Your task is to copy every line of the records below that contains "behind".

Supplied data:
_ _ _ _ _
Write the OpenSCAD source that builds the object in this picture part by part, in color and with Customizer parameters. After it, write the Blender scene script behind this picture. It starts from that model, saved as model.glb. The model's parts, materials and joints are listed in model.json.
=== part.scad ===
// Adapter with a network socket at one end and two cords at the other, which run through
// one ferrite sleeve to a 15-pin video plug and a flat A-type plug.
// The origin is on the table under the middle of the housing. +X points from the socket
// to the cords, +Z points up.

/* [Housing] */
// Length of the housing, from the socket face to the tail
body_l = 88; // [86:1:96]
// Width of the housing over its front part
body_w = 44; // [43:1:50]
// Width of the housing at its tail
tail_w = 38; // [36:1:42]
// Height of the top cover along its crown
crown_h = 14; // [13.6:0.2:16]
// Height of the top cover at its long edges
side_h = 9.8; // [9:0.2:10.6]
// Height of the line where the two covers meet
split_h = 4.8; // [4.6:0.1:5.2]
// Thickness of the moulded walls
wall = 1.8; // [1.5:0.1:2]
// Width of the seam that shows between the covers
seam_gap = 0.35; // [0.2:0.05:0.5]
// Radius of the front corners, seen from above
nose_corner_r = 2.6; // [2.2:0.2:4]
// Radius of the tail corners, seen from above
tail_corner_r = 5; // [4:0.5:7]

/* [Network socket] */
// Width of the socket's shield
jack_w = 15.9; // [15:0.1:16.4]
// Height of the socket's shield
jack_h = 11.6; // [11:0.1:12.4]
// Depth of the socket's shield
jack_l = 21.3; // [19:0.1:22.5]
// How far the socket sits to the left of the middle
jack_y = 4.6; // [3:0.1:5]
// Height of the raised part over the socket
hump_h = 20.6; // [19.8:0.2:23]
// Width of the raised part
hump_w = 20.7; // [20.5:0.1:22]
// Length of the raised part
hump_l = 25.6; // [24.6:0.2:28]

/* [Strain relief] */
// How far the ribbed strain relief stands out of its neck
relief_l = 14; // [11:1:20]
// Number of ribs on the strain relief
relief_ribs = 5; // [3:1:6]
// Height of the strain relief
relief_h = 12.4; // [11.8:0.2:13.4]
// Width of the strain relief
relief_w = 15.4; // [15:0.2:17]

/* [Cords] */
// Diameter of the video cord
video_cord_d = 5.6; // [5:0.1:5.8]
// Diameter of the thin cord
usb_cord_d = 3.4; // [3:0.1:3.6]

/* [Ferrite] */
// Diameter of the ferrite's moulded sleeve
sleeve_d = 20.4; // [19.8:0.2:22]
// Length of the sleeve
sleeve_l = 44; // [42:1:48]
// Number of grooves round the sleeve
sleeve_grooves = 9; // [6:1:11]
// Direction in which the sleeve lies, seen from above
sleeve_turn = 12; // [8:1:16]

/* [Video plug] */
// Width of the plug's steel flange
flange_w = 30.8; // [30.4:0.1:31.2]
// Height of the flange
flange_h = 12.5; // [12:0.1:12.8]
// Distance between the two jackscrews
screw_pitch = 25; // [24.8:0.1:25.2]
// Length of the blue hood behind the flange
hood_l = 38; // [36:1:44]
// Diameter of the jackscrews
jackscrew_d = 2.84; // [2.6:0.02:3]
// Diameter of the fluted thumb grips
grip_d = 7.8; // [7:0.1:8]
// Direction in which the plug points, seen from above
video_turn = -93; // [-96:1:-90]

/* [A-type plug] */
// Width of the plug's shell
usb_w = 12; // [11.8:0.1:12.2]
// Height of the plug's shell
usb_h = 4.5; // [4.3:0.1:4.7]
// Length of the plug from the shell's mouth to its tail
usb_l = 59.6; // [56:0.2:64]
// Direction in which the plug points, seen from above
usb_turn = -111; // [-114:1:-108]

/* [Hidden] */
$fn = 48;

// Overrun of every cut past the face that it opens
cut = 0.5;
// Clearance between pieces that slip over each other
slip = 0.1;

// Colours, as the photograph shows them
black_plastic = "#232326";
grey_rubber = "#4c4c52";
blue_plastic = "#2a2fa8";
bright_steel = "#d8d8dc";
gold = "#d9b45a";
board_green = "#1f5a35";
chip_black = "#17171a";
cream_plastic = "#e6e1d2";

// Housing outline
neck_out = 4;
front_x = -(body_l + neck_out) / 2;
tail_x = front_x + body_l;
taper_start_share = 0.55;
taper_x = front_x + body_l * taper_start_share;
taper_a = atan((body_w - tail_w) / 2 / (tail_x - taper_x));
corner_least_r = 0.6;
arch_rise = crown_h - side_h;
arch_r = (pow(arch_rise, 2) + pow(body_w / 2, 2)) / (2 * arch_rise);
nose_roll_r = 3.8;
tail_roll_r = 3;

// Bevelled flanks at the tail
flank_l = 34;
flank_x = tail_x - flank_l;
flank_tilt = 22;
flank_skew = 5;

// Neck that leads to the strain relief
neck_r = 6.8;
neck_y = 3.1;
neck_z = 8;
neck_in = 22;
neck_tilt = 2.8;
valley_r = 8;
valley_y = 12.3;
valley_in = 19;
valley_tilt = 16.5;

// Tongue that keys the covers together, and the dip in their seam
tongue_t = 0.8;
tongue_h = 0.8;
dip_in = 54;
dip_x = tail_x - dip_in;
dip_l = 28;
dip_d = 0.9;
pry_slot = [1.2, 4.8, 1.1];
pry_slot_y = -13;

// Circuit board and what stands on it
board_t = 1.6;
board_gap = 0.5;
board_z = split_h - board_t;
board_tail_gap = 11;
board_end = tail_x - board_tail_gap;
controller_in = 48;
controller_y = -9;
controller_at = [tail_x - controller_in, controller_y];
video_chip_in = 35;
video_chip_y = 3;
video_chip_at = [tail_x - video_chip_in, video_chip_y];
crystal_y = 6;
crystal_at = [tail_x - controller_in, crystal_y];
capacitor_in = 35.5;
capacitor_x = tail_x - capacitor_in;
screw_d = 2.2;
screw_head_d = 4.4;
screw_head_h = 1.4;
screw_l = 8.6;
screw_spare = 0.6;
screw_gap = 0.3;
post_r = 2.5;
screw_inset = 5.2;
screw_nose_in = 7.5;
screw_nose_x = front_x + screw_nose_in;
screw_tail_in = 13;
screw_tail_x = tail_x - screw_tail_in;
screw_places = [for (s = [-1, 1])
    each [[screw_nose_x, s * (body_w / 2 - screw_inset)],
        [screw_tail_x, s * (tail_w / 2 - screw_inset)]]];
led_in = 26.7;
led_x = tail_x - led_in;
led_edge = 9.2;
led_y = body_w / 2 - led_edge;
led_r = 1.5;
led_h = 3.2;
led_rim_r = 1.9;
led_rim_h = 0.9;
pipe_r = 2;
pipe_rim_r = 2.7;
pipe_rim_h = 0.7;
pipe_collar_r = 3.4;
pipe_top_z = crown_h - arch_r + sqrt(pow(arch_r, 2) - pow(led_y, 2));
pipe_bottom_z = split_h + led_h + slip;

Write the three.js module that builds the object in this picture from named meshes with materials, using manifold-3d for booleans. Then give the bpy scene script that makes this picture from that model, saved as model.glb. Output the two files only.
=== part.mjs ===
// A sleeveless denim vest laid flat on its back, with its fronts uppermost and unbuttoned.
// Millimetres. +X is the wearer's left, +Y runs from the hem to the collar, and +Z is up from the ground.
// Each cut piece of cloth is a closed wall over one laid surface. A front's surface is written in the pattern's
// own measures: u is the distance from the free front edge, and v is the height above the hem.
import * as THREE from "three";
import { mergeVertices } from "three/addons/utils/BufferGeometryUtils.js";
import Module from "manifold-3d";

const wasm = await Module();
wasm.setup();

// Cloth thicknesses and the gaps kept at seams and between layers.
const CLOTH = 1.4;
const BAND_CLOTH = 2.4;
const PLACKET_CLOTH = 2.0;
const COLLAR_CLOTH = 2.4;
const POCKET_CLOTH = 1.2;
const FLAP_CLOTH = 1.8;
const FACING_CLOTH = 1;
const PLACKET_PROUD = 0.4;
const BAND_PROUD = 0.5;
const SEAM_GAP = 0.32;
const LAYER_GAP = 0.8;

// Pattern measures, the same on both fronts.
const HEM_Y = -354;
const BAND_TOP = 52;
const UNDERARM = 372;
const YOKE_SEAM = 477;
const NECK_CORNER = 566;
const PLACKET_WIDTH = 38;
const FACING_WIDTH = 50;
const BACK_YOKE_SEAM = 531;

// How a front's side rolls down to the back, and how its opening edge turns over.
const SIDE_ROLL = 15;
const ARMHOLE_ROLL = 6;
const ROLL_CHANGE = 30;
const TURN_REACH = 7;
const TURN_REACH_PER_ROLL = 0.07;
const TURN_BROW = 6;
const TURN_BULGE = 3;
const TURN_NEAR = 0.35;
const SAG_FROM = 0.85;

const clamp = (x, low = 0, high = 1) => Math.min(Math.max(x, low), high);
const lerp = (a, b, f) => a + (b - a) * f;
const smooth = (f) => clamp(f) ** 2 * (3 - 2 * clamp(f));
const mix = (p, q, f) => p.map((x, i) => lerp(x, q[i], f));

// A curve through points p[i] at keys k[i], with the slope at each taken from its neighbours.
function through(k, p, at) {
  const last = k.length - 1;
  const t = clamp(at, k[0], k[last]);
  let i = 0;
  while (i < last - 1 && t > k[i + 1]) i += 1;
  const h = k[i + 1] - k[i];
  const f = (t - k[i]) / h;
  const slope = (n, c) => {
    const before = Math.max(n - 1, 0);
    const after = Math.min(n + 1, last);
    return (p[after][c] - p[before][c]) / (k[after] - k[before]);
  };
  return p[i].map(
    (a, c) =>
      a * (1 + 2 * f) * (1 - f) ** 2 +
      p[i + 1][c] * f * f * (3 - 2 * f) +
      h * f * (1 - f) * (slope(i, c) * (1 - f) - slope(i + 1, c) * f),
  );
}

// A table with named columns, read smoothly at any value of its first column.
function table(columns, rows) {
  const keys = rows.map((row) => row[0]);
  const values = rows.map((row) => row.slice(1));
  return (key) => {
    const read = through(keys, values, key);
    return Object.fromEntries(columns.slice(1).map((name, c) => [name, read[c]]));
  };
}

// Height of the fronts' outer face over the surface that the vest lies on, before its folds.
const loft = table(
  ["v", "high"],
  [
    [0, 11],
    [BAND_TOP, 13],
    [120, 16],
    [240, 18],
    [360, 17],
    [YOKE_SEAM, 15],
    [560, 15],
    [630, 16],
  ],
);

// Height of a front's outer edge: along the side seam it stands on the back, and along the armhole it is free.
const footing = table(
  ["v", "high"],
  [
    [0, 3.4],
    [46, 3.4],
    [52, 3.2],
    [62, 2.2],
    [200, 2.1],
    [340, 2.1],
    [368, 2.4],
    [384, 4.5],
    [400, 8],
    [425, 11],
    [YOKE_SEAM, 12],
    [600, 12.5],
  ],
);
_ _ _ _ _
Answer to the exercise:
Write the OpenSCAD source that builds the object in this picture part by part, in color and with Customizer parameters. After it, write the Blender scene script behind this picture. It starts from that model, saved as model.glb. The model's parts, materials and joints are listed in model.json.
// Length of the blue hood behind the flange